### Short exercise
Begin at the line containing "Continue the three.js" in the entries below and end at the line containing "# and swollen"; transcribe that range exactly and nothing outside it.
BEGIN Input data
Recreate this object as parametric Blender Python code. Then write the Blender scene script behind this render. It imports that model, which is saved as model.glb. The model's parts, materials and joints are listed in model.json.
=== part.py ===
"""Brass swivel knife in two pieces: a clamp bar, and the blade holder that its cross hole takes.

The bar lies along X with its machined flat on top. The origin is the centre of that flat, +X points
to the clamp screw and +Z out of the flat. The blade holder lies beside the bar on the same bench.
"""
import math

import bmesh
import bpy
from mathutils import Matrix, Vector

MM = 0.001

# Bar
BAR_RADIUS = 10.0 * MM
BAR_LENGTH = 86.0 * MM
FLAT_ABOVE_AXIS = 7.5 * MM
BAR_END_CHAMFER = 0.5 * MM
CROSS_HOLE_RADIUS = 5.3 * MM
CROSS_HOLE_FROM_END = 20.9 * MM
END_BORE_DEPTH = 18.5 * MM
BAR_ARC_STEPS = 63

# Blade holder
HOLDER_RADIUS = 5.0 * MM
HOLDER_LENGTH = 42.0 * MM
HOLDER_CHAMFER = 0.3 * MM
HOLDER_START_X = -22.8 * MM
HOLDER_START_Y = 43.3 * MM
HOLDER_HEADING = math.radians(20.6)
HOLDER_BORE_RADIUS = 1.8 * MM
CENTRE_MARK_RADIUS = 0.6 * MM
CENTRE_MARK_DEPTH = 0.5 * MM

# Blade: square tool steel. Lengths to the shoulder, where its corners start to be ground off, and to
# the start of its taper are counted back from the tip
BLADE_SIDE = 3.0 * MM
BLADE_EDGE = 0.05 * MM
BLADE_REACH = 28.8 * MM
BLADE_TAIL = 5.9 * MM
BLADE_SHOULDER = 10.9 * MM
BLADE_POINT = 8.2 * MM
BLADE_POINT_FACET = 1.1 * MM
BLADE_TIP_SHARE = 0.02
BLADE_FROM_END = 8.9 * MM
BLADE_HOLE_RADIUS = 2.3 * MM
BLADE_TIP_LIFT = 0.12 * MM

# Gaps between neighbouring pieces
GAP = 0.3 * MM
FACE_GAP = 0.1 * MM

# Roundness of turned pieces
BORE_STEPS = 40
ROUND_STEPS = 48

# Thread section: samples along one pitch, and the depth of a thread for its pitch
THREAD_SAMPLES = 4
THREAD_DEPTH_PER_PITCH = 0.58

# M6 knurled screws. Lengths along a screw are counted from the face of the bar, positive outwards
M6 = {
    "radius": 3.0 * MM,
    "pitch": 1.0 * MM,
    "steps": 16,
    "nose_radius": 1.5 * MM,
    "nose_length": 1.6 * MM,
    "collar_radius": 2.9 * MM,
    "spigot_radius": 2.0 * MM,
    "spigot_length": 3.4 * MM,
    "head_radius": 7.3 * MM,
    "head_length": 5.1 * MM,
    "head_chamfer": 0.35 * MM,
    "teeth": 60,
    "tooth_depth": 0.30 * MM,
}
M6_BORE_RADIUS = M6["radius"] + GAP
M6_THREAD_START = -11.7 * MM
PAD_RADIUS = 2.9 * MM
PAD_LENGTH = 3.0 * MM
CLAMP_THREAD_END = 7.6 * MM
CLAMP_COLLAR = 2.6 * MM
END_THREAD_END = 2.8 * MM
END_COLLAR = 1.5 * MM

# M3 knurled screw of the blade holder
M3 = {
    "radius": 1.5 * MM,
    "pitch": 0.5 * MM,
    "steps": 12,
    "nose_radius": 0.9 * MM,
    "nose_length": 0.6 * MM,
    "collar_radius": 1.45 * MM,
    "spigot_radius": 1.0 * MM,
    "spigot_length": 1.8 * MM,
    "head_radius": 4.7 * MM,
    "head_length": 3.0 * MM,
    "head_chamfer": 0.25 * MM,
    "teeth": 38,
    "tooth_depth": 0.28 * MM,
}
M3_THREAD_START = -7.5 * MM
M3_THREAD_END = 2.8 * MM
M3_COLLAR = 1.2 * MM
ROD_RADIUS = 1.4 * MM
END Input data
BEGIN Input data
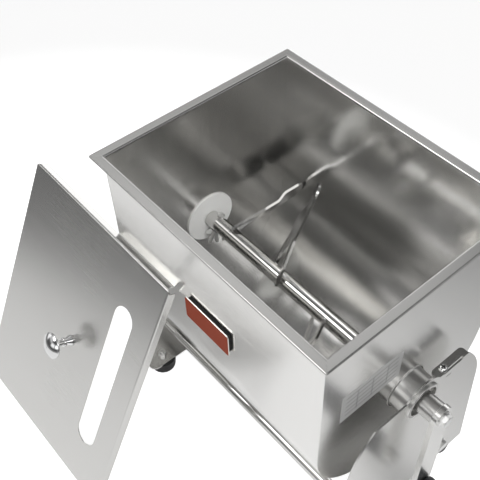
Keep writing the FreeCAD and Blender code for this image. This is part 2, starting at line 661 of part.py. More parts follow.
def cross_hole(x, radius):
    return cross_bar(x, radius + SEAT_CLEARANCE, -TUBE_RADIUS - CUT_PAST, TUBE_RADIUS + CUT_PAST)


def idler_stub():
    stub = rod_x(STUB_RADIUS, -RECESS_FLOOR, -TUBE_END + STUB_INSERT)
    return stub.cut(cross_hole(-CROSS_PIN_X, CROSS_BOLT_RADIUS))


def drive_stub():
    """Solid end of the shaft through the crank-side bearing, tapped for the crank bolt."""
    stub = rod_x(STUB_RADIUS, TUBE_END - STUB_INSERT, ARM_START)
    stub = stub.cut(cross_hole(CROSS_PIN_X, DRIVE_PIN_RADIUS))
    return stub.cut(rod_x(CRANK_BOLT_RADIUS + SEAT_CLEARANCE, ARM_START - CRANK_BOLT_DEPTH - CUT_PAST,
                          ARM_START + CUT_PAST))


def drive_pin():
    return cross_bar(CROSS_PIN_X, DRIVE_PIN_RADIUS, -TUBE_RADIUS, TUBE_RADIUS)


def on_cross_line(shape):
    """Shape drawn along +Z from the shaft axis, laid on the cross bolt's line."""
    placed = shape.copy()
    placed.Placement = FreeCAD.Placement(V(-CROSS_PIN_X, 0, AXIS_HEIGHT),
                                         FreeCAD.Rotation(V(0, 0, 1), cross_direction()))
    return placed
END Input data
BEGIN Input data
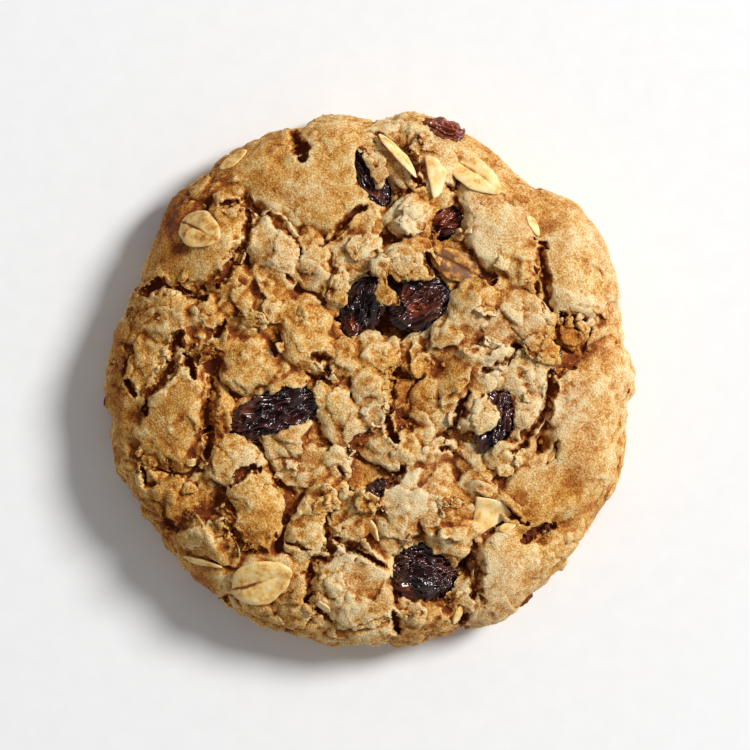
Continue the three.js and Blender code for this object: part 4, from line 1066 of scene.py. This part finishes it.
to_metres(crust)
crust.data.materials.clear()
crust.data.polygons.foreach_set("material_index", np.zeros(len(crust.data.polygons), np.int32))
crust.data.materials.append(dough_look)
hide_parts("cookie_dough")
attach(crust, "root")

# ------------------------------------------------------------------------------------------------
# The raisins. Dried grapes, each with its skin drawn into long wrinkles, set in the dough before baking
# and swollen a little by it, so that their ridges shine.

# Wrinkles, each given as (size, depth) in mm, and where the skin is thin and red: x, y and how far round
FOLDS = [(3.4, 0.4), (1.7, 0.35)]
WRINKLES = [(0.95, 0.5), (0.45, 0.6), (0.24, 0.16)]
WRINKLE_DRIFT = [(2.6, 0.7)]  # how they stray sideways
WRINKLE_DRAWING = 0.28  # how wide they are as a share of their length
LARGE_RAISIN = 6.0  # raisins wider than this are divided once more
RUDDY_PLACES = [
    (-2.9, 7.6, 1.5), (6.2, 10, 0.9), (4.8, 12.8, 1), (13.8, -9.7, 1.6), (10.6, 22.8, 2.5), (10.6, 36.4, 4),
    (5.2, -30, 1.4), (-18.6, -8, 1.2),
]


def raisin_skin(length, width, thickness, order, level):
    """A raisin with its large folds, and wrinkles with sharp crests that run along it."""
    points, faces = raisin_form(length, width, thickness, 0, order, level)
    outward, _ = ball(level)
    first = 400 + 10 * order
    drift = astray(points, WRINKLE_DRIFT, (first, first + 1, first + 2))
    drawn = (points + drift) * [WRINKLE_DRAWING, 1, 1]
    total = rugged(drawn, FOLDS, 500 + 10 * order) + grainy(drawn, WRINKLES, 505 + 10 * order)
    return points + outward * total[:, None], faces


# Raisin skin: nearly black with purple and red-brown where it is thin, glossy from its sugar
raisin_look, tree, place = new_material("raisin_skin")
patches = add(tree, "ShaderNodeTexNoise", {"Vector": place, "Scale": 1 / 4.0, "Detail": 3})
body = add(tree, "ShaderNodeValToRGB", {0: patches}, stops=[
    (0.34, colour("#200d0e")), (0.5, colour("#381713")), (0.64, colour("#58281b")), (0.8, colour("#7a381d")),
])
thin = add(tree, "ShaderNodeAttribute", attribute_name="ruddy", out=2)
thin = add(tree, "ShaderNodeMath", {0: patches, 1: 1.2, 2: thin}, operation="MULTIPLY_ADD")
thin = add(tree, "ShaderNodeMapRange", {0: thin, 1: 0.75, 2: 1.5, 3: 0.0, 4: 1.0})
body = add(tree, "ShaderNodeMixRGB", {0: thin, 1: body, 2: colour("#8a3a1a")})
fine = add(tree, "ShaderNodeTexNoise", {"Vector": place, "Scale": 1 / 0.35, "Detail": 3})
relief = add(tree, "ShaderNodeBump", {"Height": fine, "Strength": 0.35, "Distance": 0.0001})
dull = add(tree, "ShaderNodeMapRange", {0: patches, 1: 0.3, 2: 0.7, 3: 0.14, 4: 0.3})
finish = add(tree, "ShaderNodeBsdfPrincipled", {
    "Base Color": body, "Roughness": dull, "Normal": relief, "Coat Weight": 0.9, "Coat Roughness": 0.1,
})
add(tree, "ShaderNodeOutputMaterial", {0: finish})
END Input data
### Answer to this problem
Continue the three.js and Blender code for this object: part 4, from line 1066 of scene.py. This part finishes it.
to_metres(crust)
crust.data.materials.clear()
crust.data.polygons.foreach_set("material_index", np.zeros(len(crust.data.polygons), np.int32))
crust.data.materials.append(dough_look)
hide_parts("cookie_dough")
attach(crust, "root")

# ------------------------------------------------------------------------------------------------
# The raisins. Dried grapes, each with its skin drawn into long wrinkles, set in the dough before baking
# and swollen a little by it, so that their ridges shine.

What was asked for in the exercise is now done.